Existing and projected industrial growth in northwest BC, coupled with existing and projected climate change, has resulted in a heightened and growing need to consider the cumulative environmental, social and economic outcomes of developments. Efforts to take a more integrated approach to assessing, managing and monitoring cumulative effects raise not just scientific, but important governance and institutional questions.
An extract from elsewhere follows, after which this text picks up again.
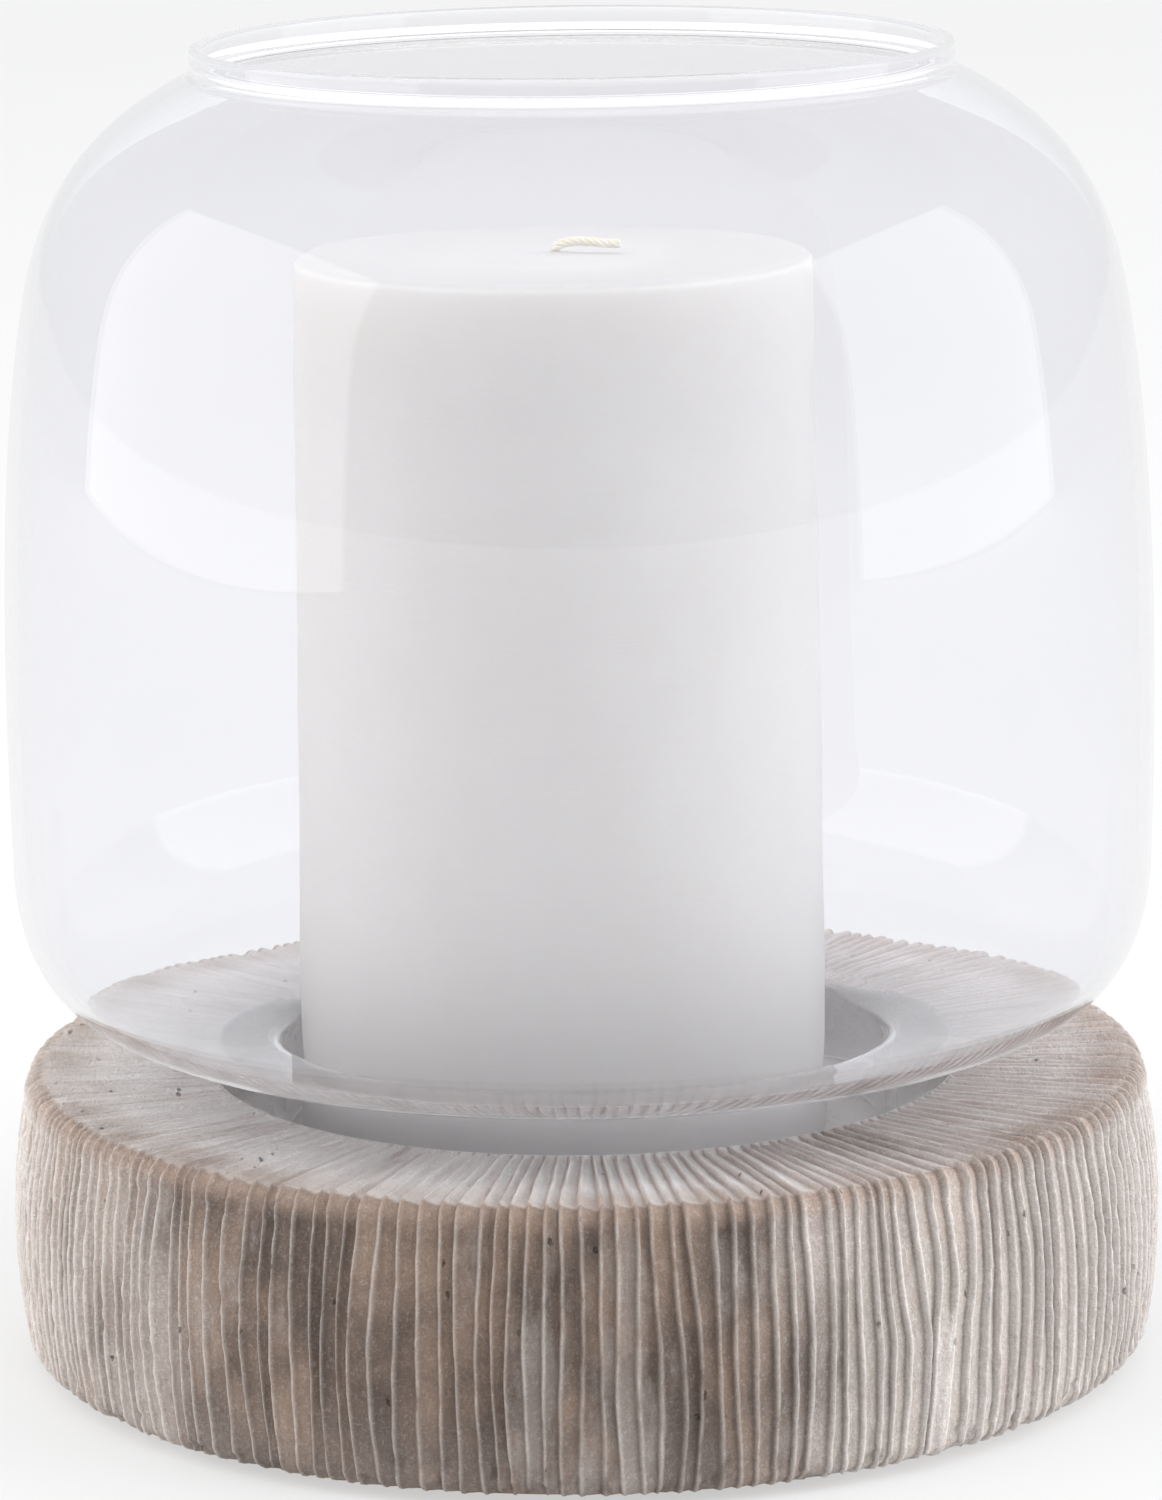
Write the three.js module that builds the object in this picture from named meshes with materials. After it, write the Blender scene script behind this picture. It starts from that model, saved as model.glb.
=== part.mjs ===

As part of an ongoing research project on cumulative effects, West Coast Environmental Law is building on our long experience with BC’s regulatory framework for environmental assessment, land use planning and resource use, as well as legal research about best practices from around the world in collaborative decision-making, to generate options for new institutional arrangements that address issues such as how to best:
- structure collaboration between provincial and First Nations governments/technical staff, and between governmental and non-governmental actors;
- integrate best available information, including independent science and Indigenous knowledge, into decision-making; and,
- take into account the diverse legal and policy regimes that are relevant to assessing and monitoring cumulative effects (i.e., which by definition cross-cut multiple resource specific legal frameworks).
This presentation, delivered in Smithers at the Bulkley Valley Research Centre conference “Adding it All Up: Balancing Benefits and Effects of Resource Development” in November 2012 summarizes preliminary research findings and explore options for new institutional arrangements to structure collaboration in regional cumulative effects management.